The 1970s also plunged us into a terrifying war to resolve these grievances of white rule and freedom. It brought with it a lot of trauma for villagers. To be labelled a sell-out was a death sentence. The civilian was caught between the proverbial rock and a hard place — the white establishment and its soldiers (black and white) on the one hand, and freedom fighters on the other.

Landmines destroyed buses, and schools were often set alight and headmasters or teachers were killed for being sell-outs, much of it a product of canards inspired by petty family jealousies.

Fast forward to political independence in 1980. It brought with it many opportunities. The barriers to university education came crashing down like the Berlin Wall a decade later. Now blacks could aspire to any profession, live in a suburb of their choice. Money was the only new barrier, and many blacks didn’t have it then, like black South Africans today.

Still, the euphoria of independence held. Education was the Holy Grail to riches, so we believed. With education you got a nice job typified by a necktie, a suit and an office. We despised the “lowly” crafts of industry, farming and other vocational skills. Not even the white farmer in khaki shorts and farmers shoes who owned 5 000 cattle could inspire us from the lure of the professions.

Perhaps that is where we let the independence train pass us by. We carried the malady of elitist colonial education as the guiding light; saw no virtue in learning to be skilled producers or entrepreneurs to create employment. We pined to be employed, best if the employer was white. You had arrived.

The land reform in 2000 set us on a painful journey out of Egypt. Needless to say a majority of us were not prepared for the shock, we didn’t have the skills to survive the rigours of life through the desert. We are desperate to return to the familiar toil under Pharaoh’s yoke.

Which brings me to the nub of the Spectrum this week.

The first point, let us not fool our children that we lived in the Garden of Eden in colonial Rhodesia. It’s the most contemptible lie for a parent to tell their child. The future of our children cannot be located in the past.

Second point, the Rhodesian economy is dead like a dodo. There will never again be a parting of the Red Sea to return to Egypt. That means we must learn new entrepreneurial skills to survive in the desert.

That is the new culture we must inculcate in the new generation. They should learn from the enterprising spirit of Rhodes’ Pioneers to found a new economy and create their own wealth away from Britain. From the rubble of the collapsed Rhodesian economy should emerge shoots of an indigenous breed of entrepreneurs keen to find their mother’s lost gold ring — golden opportunities. Let’s not infect our youth with the poison that this is the “new normal” from which we can only be saved by foreigners. The Rhodesia-type economy cannot create jobs for 80 percent of our population.

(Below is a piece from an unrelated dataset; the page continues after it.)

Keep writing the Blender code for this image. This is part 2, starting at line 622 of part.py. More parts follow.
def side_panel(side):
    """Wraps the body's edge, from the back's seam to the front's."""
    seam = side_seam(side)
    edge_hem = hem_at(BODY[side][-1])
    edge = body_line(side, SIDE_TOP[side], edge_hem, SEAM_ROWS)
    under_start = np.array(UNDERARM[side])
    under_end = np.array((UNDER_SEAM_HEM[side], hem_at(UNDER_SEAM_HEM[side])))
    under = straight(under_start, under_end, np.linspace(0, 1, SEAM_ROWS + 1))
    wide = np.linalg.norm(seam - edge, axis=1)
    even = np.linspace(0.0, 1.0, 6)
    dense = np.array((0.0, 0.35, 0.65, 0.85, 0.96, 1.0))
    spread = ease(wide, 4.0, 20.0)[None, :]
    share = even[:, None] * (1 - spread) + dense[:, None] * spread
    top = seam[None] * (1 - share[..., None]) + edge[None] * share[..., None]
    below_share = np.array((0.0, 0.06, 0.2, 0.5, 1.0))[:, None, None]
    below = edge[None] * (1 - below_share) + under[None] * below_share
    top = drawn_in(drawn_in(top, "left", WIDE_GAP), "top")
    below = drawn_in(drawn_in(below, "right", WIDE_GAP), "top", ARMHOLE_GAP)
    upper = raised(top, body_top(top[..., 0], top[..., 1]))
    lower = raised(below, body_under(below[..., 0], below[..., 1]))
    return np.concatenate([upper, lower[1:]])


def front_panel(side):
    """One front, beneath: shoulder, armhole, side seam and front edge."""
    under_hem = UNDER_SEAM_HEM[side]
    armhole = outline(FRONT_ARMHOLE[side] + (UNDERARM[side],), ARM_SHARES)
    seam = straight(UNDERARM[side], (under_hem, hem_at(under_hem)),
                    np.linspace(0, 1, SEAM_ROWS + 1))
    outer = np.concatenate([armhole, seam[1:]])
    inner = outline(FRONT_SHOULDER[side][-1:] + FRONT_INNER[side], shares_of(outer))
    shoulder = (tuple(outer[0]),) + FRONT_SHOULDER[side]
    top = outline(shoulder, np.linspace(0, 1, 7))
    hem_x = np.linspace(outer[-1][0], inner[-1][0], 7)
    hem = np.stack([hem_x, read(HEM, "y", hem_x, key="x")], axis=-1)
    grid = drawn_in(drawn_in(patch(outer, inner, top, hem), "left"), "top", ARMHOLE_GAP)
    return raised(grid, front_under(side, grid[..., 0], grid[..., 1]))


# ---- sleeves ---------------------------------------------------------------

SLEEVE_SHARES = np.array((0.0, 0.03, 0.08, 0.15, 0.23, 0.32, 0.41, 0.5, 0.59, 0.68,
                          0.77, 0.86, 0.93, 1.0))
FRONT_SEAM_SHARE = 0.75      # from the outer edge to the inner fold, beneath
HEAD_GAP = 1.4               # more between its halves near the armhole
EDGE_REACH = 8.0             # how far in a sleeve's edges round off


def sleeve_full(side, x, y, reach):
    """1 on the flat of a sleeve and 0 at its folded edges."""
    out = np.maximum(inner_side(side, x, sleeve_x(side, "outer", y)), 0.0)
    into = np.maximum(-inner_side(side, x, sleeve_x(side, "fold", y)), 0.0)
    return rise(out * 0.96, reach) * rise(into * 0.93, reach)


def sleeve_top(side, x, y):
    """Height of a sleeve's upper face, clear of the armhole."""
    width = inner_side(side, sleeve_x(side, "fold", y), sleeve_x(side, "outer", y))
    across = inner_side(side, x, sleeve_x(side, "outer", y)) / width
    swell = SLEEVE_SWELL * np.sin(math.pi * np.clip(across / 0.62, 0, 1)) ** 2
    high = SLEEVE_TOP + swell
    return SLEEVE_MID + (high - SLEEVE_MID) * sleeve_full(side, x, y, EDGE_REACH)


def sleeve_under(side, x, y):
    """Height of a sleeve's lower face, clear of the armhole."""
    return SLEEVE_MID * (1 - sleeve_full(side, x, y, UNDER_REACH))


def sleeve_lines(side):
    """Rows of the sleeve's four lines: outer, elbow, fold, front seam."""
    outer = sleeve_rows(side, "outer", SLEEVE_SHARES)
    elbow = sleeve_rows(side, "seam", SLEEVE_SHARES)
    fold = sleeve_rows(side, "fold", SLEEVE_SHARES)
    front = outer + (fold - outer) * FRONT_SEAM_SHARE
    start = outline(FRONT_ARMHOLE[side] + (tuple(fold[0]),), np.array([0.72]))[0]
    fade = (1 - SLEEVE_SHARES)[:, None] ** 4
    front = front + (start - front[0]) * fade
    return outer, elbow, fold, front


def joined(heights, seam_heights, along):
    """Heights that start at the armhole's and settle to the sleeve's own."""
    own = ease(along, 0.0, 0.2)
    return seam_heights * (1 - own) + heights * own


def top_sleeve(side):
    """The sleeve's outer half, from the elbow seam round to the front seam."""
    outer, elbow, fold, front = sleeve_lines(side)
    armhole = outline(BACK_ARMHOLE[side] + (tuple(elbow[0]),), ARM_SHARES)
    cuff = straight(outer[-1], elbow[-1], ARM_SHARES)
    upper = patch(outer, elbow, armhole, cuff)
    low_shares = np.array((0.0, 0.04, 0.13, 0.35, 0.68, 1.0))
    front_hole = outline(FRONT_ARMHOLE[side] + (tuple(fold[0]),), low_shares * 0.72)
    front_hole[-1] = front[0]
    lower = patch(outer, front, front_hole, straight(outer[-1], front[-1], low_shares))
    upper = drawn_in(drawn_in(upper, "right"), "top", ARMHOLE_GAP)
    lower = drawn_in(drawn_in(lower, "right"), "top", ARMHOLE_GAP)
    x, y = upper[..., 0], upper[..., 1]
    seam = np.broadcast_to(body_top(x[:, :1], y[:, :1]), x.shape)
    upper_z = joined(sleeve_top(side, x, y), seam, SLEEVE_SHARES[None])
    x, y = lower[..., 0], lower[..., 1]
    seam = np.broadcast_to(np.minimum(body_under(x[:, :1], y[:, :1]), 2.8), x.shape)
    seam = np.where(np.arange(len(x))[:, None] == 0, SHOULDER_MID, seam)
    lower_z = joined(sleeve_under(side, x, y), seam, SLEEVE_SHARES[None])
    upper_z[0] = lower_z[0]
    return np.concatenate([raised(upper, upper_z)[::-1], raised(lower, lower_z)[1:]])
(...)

Finally, the book of John in chapter 3:1-7 sums up the gist of Spectrum this week. It tells the story of Jesus’ encounter with one Nicodemus:

“Now there was a Pharisee, a man named Nicodemus who was a member of the Jewish ruling council. He came to Jesus at night and said, ‘Rabbi, we know that you are a teacher who has come from God. For no one could perform the signs you are doing if God were not with him’.”

“Jesus replied, ‘Very truly I tell you, no one can see the kingdom of God unless they are born again’.”

“How can someone be born when they are old?” Nicodemus asked. “Surely they cannot enter a second time into their mother’s womb to be born!”

“Jesus answered, ‘Very truly I tell you, no one can enter the kingdom of God unless they are born of water and the Spirit. Flesh gives birth to flesh, but the Spirit gives birth to spirit. You should not be surprised at my saying, ‘You must be born again’.”

In secondary school our Bible teacher told us that a parable is “an earthly story with a heavenly meaning”. I think it should be “a heavenly story with an earthly meaning”. It’s time to exorcise the Rhodesian spirit of African servitude. We need a new spirit. Africa must be born again.